Breaking the conventional supply chain rules is not the right strategy in every instance. But when it does make sense, it can lead to truly breakthrough results.

The real secret to successfully breaking the rules is to know the rules intimately in the first place. When you understand the foundation of a rule, you better understand the logic and the strategy upon which the rule is based. That yields a much clearer sense of which rules restrict rather than support your supply chains.

Below we address five time-honored supply chain “rules” that need to be challenged—not necessarily broken, but at least carefully analyzed to see if a departure from the rule makes sense for your organization. Each segment concludes with a brief recommendation on how to approach the particular rule.

Rule 1: Supply chain is not strategic
Historically, the supply chain has been considered one of the least strategic corporate functions. Its nuts-and-bolts reputation evolved from its transportation and warehousing roots. While much has been said about the supply chain’s strategic value, comparatively little has been done to back up the words.

Certainly, the development of advanced information systems, material handling technology, sophisticated order management and customer intelligence systems has improved supply chain operations dramatically. And procurement, manufacturing, and logistics functions are becoming increasingly more integrated—with some even reporting to a Chief Supply Chain Officer (CSCO).

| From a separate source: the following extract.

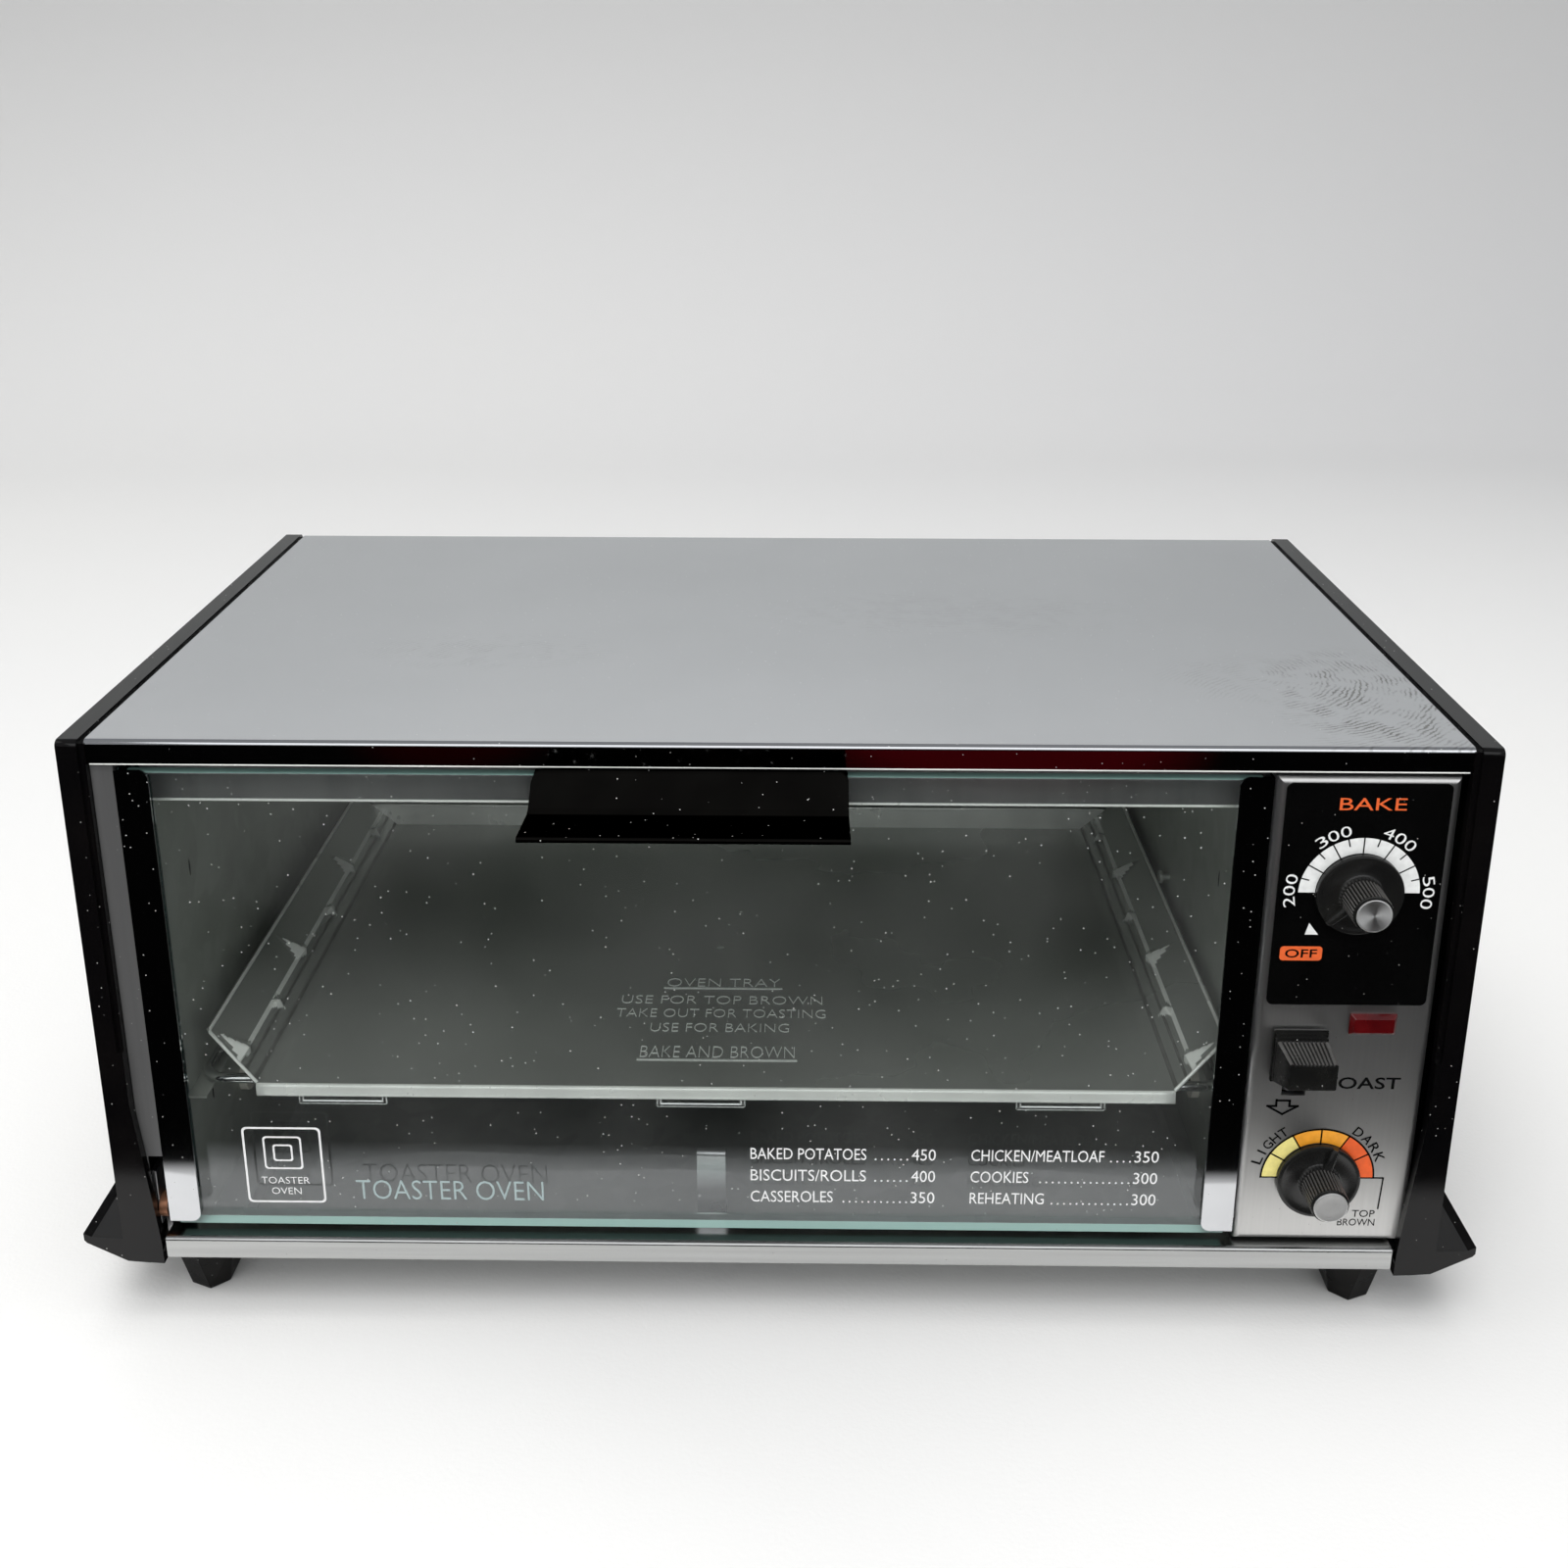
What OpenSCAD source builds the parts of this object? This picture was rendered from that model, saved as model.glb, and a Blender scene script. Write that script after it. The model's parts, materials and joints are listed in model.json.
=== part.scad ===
// Countertop toaster oven with a drop-down glass door, a rack that slides out
// with the door, two dials, a toast lever and a hinged crumb tray.
// Millimetres, +Z up, +X to the right of the front, +Y to the back.
// The origin is under the middle of the oven, on the surface it stands on.

/* [Body] */
// Width over the two end panels, without the carry ledges
body_w = 420; // [416:1:440]
// Depth from the front of the end panels to their back
body_d = 218; // [212:1:240]
// Height from the table to the top of the cover
body_h = 204; // [202:1:208]
// How far each carry ledge stands out of its end panel
ledge_reach = 12.6; // [8:0.2:16]
// Height of the feet below the base
foot_h = 22.5; // [22:0.1:23]
// Thickness of the formed sheet metal
sheet = 0.8; // [0.6:0.1:0.9]

/* [Door] */
// Thickness of the door glass
glass_t = 4; // [3:0.5:4]
// Width of the bright channel on each side of the glass
channel_w = 10; // [8:0.5:12]
// How far the handle stands out in front of the end panels
handle_reach = 29.8; // [24:0.2:36]
// Width of the handle
handle_w = 92; // [70:1:110]

/* [Controls] */
// Width of the control panel
panel_w = 54.2; // [52:0.2:54.6]
// Radius of the dial skirts
skirt_r = 13; // [11:0.5:14]
// Radius of the dial grips
grip_r = 6; // [5.8:0.1:7]
// Travel of the toast lever, downwards
lever_travel = 9; // [6:0.5:9]

/* [Rack and tray] */
// Height of the oven tray's floor above the table
tray_z = 80; // [79.8:0.1:82]
// Height of the tray's side walls
tray_wall = 15; // [8:1:18]
// Depth of the crumb tray's rim
crumb_depth = 7; // [4:0.5:8]

/* [Hidden] */
$fn = 48;
gap = 0.6;

// The middle of the whole object in depth, from the handle's lip to the back
mid_y = (body_d - handle_reach) / 2;

// End panels: plate, rim and the plane where the chassis starts
end_x = body_w / 2;
plate_x = end_x - 4;
rim_x = end_x - 6.2;
chassis_x = end_x - 7.8;
panel_top = body_h + 0.5;

// Front, top to bottom
band_bottom = body_h - 7.8;
cover_x = end_x - 7.6;
cover_front = 2;
cover_back = body_d - 0.2;
bend_r = 1.6;
rail_top = 31.9;
rail_bottom = 23.7;
rail_depth = 9.2;
base_z = foot_h + 0.7;
pan_front = 9.4;
rear_y = body_d - 1.8;

// Door, hinged on two pins just above the rail
door_left = -end_x + 15.2;
door_right = door_left + 340.1;
door_bottom = 36.8;
door_top = body_h - 9.7;
glass_front = 3.6;
glass_back = glass_front + glass_t;
glass_bottom = 34.6;
glass_top = body_h - 11;
channel_front = 2;
channel_back = glass_front + 5.4;
hinge_y = 6.5;
hinge_z = 40;
hinge_r = 1.8;
hinge_bore = hinge_r + 0.05;
left_pin_reach = 5.4;
right_pin_reach = 7;
bracket_t = 1.8;
handle_x = -25;
handle_top = body_h - 7.8;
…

Yet, our research and experience finds that most companies still view their supply chain mostly as a cost of fulfilling demand.

If we are going to be innovative, we need to challenge the notion that supply chain activities are primarily a tactical cost lever. The reality today is that supply chain is more than fulfillment operations. It has become the most critical link to the strategies and tactics of marketing, customer relationship management, and market and service segmentation.

The most successful companies integrate their business, marketing, and supply chain strategies. In their view, cost is not the central focus of supply chain performance management. The strategic value of supply chain operations is in fullfilling the marketing strategy to delight customers and grow market share—not just fulfilling orders at the lowest cost.

Sam Walton of Walmart and Amazon’s Jeff Bezos both got this. They understood the value of leveraging supply chain capability to delight a critical market segment, or to support an initiative that differentiates them from the competition, or to focus on the “big” economics (top line or total profit, for example) rather than traditional supply chain cost minimization. Bezos is often credited with developing the “Amazon Flywheel of Growth” on a napkin.
 

Exhibit 1

The reality is when several senior executives from Walmart joined Amazon, they brought with them the concept of Sam Walton’s “Productivity Loop,” which Bezos then adapted to Amazon. (Exhibit 1 depicts the Flywheel and Productivity Loop.) The point is that for both Walmart and Amazon, value and service drive revenue growth; revenue growth drives efficiency, leading to more value and more customers; more customers drive more efficiency, value and growth; and the loop or flywheel continues to spin.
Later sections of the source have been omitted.